(Provided data):

————————

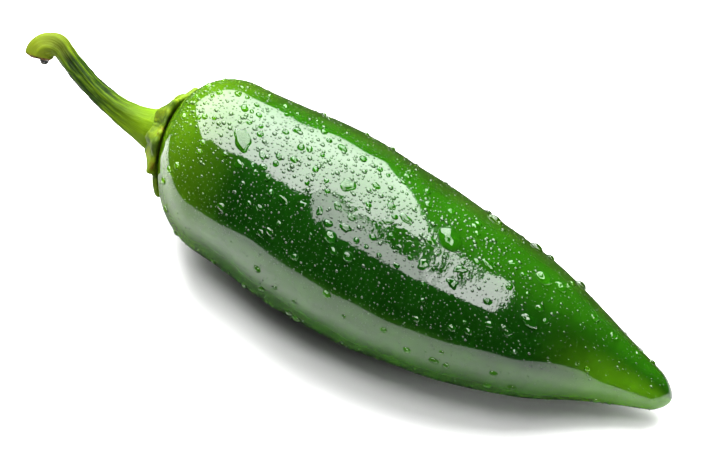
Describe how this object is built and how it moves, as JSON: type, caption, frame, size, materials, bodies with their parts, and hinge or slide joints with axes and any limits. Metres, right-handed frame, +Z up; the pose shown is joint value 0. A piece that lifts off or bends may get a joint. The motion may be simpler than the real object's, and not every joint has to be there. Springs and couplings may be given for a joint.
{
  "type": "chilli pepper",
  "caption": "Fresh green chilli pepper lying on its side: a tapered glossy pod, a scalloped calyx collar and a ridged stem that ends in a hook.",
  "frame": {"origin": "on the surface that the pod lies on, under the middle of the whole object's box", "axes": "+X from the stem towards the pod's tip, +Z up, the pod lying on its side"},
  "size_m": [0.104, 0.03, 0.0273],
  "materials": {
    "pod_skin": "waxy glossy skin, wet",
    "calyx_skin": "leathery, dry along the rim",
    "stem_skin": "fibrous, ridged, satin",
    "water": "clear water drops"
  },
  "bodies": {
    "root": {"pod": "pod_skin", "calyx": "calyx_skin", "stem": "stem_skin"}
  },
  "joints": []
}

————————

(Short task):
Write out the material exactly as given.

(Reply):
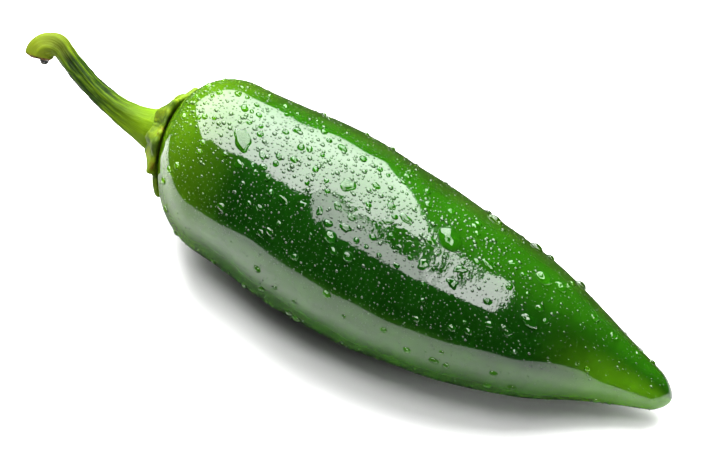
Describe how this object is built and how it moves, as JSON: type, caption, frame, size, materials, bodies with their parts, and hinge or slide joints with axes and any limits. Metres, right-handed frame, +Z up; the pose shown is joint value 0. A piece that lifts off or bends may get a joint. The motion may be simpler than the real object's, and not every joint has to be there. Springs and couplings may be given for a joint.
{
  "type": "chilli pepper",
  "caption": "Fresh green chilli pepper lying on its side: a tapered glossy pod, a scalloped calyx collar and a ridged stem that ends in a hook.",
  "frame": {"origin": "on the surface that the pod lies on, under the middle of the whole object's box", "axes": "+X from the stem towards the pod's tip, +Z up, the pod lying on its side"},
  "size_m": [0.104, 0.03, 0.0273],
  "materials": {
    "pod_skin": "waxy glossy skin, wet",
    "calyx_skin": "leathery, dry along the rim",
    "stem_skin": "fibrous, ridged, satin",
    "water": "clear water drops"
  },
  "bodies": {
    "root": {"pod": "pod_skin", "calyx": "calyx_skin", "stem": "stem_skin"}
  },
  "joints": []
}